At this point, the participants are asked to raise their hand if they are ready to fully commit to the program – to commit to it as if life depends on it, because after being confronted by these numbers, it obviously does. The commitment consists of taking a whole year to learn how to never lose a moment like that again. 

It costs at least $81,000 per year to incarcerate a person in California. We’re saving over 26 million dollars in taxpayers’ money each year, while improving public safety and preventing re-victimization.

 

At the end of the year, their families and the community are invited to enter San Quentin for a Rite of Passage, a caps-and-gowns graduation ceremony that brings the house down, with the help of the San Quentin Choir. At this ceremony, the Tribe members testify about their transformation, and so do their families. The victims we have worked with share how the dialogues they had with the men affected them. The graduates sign their Peacemaker Pledge again, this time for life, with the community as witness. The men graduate from carrying the media-driven stigma of an “offender” to becoming servants. They’re ready to dedicate themselves to peace and give back to their families and communities, whose presence at the ceremony represents the welcoming back. 
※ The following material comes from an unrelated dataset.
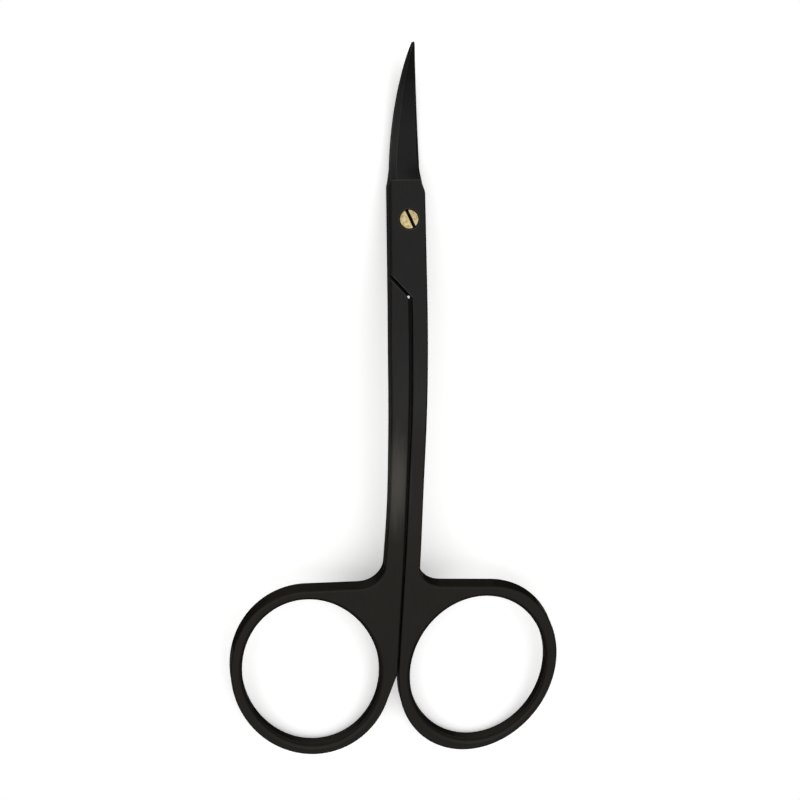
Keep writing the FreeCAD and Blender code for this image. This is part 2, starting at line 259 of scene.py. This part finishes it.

Eight years after the program first started, from the first batch of 913 graduates, 326 have been released by the Parole Board, and only one has returned (due to drug sales). Our success rate is 99.7%. The average recidivism rate in California is 61% of parolees returning to prison within three years, a stark contrast to GRIP’s .3% recidivism rate. It costs at least $81,000 per year to incarcerate a person in California. We’re saving over 26 million dollars in taxpayers’ money each year, while improving public safety and preventing re-victimization.

  © Jacques Verduin, GRIP Program, “Leaving Prison Before You Get Out”
 
 
Contemplating

"We begin by making a radical inventory – we ask the question: How much time have you served?"

 

In every session, when the number of years is tallied, a silence falls upon the room. Rather than turn away from the truth, participants are encouraged to embrace the number and use it to name their Tribe (much like some gangs do when they choose an area code as their gang name). The new values enforced by the Tribe are authenticity, vulnerability, and empathy. At the end of each session, members of the Tribe stand in a circle, clasp hands, raise their arms, and proudly proclaim their identity: “780: For us, by us, about us – Huh!” In 2017, in the five GRIP Tribes at San Quentin, participants – about 170 men – have served a cumulative total of 4008 years together.

The forming of the Tribe continues as members take on their next task, calculating the unfathomable: we ask the participants, “How long were you in your Moment of Imminent Danger?” In the GRIP curriculum, the Moment of Imminent Danger is the moment between anger and violence; the moment between craving and using; the moment between expectation and reality. It is the moment before we “lose it” and commit a crime. One of our goals is to learn to “ID” this moment (ID is an abbreviation for both “identify” and “Imminent Danger”). The moment has three consistent characteristics: 1. Everything speeds up, 2. Everything intensifies, and 3. There is an experience of regret afterwards. Though a certain lifestyle may have conditioned this moment to emerge, the actual moment of giving in to an impulse and crossing the boundary itself usually happens in a flash, typically lasting five seconds to two minutes. (Five minutes is long for most, but there are exceptions.)

“No one is born armed and dangerous. So we ask, What happened?”

 

Someone once said: “No one is born armed and dangerous.” So we ask, “What happened?” We are not asking: “What is wrong with you?” We are asking, “What happened with you, how did you get to be here in prison with us? And, spiritually speaking, what do you need to remember who you really are?” We endeavor together to answer that question by diligently reconstructing how each man came to lose the ID moment that happened just prior to the offense they committed. We do so candidly – but without shaming anyone. We engage in a lot of truth telling, disclosing traumas, and purging our shame. Profound healing begins to take place. With the help of a thoroughly tested, well-designed, 215-page coursebook to guide us through, the journey unfolds. 

A sheet of paper showing the Tribe’s inventory becomes the initial page of what we call “our Tribal Book.” This Tribal Book also contains the names of our victims, our families and communities, the guests that visit us – all the people that do time with us. The book is with us every time we meet; it has its own chair. All of the people named in it are evoked and present in circles of people sitting around us each time the Tribe meets in its yearlong GRIP journey of learning and healing. The Tribe makes its own Learning Agreements Contract, signed by each member. Each member also signs a Peacemaker Pledge, which lists the pro-social skills they vow to learn by the end of the year. These documents are signed by every Tribe member and are also placed in the Tribal Book.